On the Joint Inventory and Pricing Control for a One-Warehouse Multi-Store Problem with Lost Sales: Spiraling Phenomena and a Near-Optimal Heuristic

We consider a joint inventory and pricing problem with one warehouse and multiple stores, in which the retailer needs to make a one-time decision on the amount of inventory to be placed at the warehouse at the beginning of the selling season, followed by periodic joint replenishment and pricing decisions for each store throughout the season. Unmet demand at each store is immediately lost. The retailer incurs the usual variable ordering costs, inventory holding costs and lost sales costs, and his objective is to maximize the expected total profits. The optimal control (or policy) for this problem is unknown and numerically challenging to compute.

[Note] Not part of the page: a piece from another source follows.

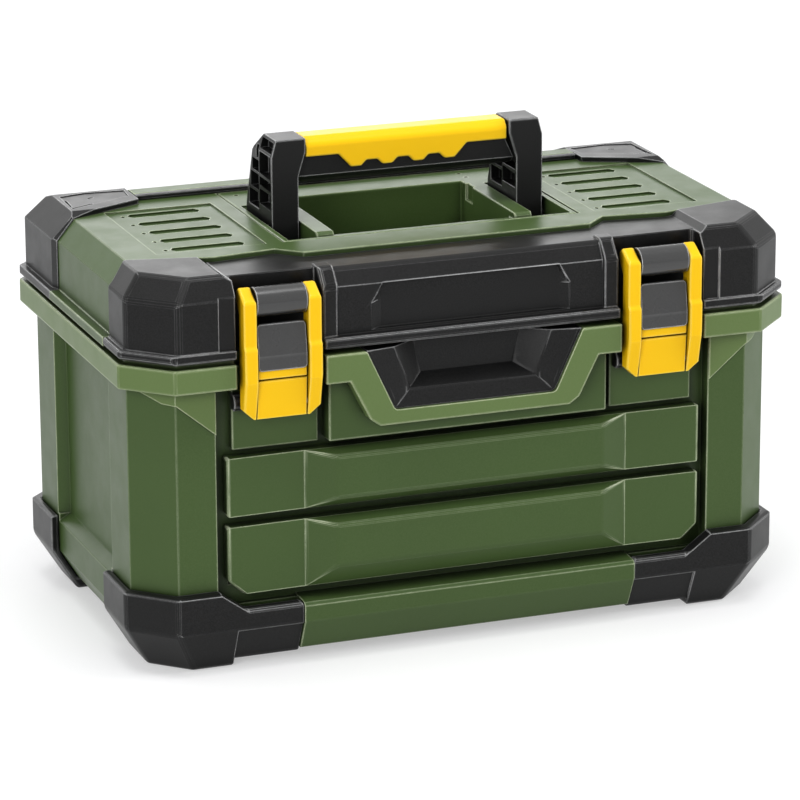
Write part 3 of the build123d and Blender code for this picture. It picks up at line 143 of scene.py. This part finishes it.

To deal with this, we propose a heuristic control based on the optimal solution of a deterministic relaxation of the original stochastic problem. The construction of our heuristic combines four ideas: (1) order-up-to control, (2) dynamic pricing with linear rate adjustment, (3) replenishment batching, and (4) random errors averaging. We show for a particular choice of control parameters that the heuristic is close to optimal when demand is Poisson and the annual market size is large. In addition to analyzing our proposed heuristic, we also analyze the performance of some popular and simple heuristics that directly implement the solution of the deterministic approximation. We show that simple re-optimization of deterministic problem may yield a very poor performance by causing a ``spiraling down" movement in price trajectory, which in turn yields a ``spiraling up" movement in expected lost sales quantity (i.e., the expected lost sales quantity keeps increasing as we re-optimize more frequently). This cautions against the use of simple re-optimizations in the joint inventory and pricing setting with lost sales.